> **Task to complete**
Return exactly and only these lines: the first of the listing through the one containing "film = make_film()".

> **Provided material**
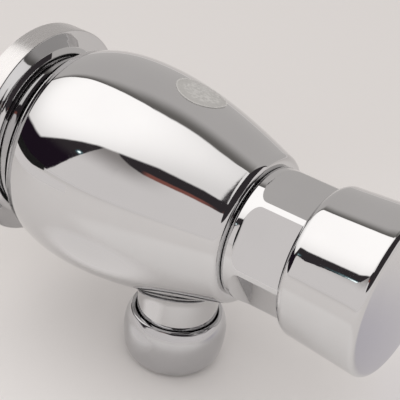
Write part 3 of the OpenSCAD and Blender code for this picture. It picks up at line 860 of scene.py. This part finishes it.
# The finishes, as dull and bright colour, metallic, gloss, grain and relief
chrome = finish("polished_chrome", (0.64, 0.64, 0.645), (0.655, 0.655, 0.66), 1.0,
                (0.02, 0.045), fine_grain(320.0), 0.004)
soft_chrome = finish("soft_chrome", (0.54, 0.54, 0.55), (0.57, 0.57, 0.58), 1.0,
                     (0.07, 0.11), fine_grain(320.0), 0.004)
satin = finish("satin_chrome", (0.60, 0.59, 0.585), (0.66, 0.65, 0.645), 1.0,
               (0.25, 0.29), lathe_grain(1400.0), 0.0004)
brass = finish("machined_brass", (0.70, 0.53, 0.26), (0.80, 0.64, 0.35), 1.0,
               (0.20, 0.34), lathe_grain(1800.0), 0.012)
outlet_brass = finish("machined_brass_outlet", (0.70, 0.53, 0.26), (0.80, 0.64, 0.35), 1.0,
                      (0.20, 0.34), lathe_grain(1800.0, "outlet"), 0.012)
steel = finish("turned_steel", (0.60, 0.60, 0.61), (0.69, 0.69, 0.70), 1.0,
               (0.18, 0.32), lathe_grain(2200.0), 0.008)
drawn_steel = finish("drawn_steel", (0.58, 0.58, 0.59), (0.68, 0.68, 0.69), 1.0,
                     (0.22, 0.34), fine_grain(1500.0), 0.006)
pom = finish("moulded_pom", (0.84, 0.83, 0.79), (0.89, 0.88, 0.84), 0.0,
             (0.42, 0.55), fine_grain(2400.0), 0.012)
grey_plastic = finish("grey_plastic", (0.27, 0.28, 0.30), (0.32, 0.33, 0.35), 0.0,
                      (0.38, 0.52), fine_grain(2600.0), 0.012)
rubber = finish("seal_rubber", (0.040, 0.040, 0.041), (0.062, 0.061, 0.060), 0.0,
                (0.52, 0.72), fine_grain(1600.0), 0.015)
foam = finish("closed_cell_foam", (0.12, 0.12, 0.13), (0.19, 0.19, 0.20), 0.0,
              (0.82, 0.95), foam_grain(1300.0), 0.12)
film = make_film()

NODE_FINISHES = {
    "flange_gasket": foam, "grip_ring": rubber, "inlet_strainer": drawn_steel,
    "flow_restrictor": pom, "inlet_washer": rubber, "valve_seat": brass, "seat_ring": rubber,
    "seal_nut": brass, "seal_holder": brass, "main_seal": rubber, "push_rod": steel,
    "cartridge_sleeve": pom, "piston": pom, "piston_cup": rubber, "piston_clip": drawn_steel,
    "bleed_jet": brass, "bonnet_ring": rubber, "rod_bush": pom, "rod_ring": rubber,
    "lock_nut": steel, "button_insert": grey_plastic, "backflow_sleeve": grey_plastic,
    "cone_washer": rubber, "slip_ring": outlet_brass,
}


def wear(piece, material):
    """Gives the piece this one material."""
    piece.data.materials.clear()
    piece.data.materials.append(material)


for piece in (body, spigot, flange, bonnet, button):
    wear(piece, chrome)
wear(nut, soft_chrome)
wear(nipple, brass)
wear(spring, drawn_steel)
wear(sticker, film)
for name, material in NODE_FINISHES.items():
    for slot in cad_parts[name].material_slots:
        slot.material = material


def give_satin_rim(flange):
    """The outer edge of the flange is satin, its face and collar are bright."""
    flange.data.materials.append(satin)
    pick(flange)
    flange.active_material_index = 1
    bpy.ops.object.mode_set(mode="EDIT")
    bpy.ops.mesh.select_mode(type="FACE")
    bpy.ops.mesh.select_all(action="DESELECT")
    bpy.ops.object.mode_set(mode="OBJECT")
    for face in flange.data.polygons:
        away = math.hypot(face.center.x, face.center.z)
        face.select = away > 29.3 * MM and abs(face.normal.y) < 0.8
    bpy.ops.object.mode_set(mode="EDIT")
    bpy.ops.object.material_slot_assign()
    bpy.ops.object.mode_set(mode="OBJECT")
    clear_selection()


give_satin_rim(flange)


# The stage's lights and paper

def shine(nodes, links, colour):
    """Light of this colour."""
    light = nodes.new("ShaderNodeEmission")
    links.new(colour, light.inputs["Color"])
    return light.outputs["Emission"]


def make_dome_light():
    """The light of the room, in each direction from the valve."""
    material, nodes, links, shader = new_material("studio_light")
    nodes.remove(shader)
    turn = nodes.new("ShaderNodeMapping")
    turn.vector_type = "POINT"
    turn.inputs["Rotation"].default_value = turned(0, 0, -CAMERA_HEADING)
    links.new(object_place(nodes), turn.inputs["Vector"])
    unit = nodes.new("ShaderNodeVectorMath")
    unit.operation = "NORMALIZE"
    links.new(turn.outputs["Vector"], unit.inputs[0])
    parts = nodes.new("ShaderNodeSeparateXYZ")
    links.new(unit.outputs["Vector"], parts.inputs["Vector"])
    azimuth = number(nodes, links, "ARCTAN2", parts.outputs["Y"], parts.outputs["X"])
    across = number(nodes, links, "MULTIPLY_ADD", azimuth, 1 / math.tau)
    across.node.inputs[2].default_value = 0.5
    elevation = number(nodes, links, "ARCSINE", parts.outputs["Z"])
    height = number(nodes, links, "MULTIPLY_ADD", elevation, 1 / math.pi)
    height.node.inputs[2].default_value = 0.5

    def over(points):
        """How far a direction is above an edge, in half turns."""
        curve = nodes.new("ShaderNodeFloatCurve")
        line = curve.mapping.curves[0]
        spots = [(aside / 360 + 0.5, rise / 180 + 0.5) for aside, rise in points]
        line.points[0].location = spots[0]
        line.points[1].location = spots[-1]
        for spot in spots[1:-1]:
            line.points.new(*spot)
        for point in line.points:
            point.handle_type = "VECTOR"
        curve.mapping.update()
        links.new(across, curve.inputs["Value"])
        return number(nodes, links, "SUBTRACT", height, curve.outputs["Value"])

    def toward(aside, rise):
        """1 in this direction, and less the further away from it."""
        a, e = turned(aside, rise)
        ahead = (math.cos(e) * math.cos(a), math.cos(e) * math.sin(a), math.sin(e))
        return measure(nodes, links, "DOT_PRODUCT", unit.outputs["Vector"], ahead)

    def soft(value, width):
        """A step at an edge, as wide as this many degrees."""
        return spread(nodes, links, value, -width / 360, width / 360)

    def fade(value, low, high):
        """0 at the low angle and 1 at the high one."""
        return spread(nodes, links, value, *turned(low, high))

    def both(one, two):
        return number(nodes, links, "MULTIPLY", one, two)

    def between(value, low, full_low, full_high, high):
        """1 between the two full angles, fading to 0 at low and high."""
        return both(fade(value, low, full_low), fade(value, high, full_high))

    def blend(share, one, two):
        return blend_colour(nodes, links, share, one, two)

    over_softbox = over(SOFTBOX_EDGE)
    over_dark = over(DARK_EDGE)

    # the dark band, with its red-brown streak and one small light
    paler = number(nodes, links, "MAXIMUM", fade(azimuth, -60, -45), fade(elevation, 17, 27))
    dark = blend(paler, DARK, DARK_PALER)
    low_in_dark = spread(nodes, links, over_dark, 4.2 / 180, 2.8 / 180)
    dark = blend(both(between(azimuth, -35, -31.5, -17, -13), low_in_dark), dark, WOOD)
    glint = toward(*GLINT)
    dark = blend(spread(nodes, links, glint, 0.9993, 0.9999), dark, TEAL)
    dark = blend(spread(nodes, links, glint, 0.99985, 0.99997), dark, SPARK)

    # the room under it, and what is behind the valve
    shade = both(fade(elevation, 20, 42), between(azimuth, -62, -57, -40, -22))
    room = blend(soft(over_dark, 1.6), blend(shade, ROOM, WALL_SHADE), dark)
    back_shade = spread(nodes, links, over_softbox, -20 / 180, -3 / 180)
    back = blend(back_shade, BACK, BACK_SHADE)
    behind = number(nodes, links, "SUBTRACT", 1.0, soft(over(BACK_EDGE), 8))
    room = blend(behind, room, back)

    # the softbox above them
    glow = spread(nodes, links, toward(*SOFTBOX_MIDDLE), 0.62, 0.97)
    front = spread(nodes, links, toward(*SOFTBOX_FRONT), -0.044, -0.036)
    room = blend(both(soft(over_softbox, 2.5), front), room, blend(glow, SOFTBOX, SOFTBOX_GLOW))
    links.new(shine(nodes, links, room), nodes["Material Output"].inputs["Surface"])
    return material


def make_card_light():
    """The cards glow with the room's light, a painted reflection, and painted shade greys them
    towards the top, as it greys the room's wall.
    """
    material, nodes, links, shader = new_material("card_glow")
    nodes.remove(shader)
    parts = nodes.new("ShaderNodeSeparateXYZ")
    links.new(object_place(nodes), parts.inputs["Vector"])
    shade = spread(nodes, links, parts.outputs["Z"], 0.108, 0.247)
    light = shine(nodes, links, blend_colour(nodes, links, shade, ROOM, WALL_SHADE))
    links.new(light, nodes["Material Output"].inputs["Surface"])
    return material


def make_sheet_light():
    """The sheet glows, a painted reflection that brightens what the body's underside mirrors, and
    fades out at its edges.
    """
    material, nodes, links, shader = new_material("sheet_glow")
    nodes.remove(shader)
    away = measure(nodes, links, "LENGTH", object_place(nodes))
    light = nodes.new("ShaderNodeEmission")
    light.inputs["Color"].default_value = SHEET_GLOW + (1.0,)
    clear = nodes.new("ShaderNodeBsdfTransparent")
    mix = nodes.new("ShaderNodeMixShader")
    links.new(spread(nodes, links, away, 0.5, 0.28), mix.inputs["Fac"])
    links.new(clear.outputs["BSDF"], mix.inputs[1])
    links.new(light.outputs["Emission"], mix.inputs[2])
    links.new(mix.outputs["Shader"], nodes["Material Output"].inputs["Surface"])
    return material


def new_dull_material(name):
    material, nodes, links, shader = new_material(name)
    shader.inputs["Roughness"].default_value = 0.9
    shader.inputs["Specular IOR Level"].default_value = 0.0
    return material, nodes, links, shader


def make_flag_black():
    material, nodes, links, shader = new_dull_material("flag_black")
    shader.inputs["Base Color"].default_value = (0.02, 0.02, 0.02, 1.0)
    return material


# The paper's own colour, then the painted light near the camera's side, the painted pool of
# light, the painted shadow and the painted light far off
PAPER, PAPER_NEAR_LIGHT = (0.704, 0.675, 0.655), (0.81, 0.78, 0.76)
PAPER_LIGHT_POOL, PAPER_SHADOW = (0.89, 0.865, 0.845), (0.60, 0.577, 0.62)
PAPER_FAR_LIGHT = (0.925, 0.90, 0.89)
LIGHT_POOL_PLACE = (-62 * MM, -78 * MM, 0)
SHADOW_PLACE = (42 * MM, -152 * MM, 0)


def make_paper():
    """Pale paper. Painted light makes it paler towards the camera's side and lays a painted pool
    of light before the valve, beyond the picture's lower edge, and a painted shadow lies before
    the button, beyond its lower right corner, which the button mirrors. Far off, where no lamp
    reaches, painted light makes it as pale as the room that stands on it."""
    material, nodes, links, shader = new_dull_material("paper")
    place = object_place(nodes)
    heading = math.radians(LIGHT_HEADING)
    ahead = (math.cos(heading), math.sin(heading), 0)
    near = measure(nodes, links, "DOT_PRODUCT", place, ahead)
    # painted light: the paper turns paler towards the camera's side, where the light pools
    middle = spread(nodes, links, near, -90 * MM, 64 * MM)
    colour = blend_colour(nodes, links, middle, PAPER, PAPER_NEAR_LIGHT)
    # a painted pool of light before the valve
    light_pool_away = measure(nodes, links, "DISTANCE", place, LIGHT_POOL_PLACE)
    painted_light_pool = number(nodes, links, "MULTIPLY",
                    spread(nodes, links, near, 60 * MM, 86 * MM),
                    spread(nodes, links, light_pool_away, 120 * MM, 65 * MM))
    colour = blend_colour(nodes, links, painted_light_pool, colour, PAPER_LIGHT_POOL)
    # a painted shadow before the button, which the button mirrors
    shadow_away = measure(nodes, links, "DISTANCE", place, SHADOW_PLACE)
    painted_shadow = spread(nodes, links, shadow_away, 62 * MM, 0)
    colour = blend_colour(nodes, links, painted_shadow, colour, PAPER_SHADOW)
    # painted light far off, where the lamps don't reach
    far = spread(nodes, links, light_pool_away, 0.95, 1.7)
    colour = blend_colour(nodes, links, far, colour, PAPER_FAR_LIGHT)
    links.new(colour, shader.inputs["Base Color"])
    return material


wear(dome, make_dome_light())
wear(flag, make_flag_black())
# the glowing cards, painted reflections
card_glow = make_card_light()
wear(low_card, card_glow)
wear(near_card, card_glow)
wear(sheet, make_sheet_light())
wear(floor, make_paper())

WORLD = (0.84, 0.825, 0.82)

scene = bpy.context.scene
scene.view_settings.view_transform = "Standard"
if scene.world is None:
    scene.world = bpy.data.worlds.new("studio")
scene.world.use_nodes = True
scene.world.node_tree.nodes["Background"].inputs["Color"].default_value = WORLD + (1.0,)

> **Output for this task**
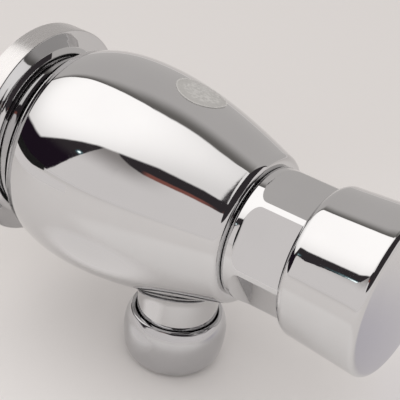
Write part 3 of the OpenSCAD and Blender code for this picture. It picks up at line 860 of scene.py. This part finishes it.
# The finishes, as dull and bright colour, metallic, gloss, grain and relief
chrome = finish("polished_chrome", (0.64, 0.64, 0.645), (0.655, 0.655, 0.66), 1.0,
                (0.02, 0.045), fine_grain(320.0), 0.004)
soft_chrome = finish("soft_chrome", (0.54, 0.54, 0.55), (0.57, 0.57, 0.58), 1.0,
                     (0.07, 0.11), fine_grain(320.0), 0.004)
satin = finish("satin_chrome", (0.60, 0.59, 0.585), (0.66, 0.65, 0.645), 1.0,
               (0.25, 0.29), lathe_grain(1400.0), 0.0004)
brass = finish("machined_brass", (0.70, 0.53, 0.26), (0.80, 0.64, 0.35), 1.0,
               (0.20, 0.34), lathe_grain(1800.0), 0.012)
outlet_brass = finish("machined_brass_outlet", (0.70, 0.53, 0.26), (0.80, 0.64, 0.35), 1.0,
                      (0.20, 0.34), lathe_grain(1800.0, "outlet"), 0.012)
steel = finish("turned_steel", (0.60, 0.60, 0.61), (0.69, 0.69, 0.70), 1.0,
               (0.18, 0.32), lathe_grain(2200.0), 0.008)
drawn_steel = finish("drawn_steel", (0.58, 0.58, 0.59), (0.68, 0.68, 0.69), 1.0,
                     (0.22, 0.34), fine_grain(1500.0), 0.006)
pom = finish("moulded_pom", (0.84, 0.83, 0.79), (0.89, 0.88, 0.84), 0.0,
             (0.42, 0.55), fine_grain(2400.0), 0.012)
grey_plastic = finish("grey_plastic", (0.27, 0.28, 0.30), (0.32, 0.33, 0.35), 0.0,
                      (0.38, 0.52), fine_grain(2600.0), 0.012)
rubber = finish("seal_rubber", (0.040, 0.040, 0.041), (0.062, 0.061, 0.060), 0.0,
                (0.52, 0.72), fine_grain(1600.0), 0.015)
foam = finish("closed_cell_foam", (0.12, 0.12, 0.13), (0.19, 0.19, 0.20), 0.0,
              (0.82, 0.95), foam_grain(1300.0), 0.12)
film = make_film()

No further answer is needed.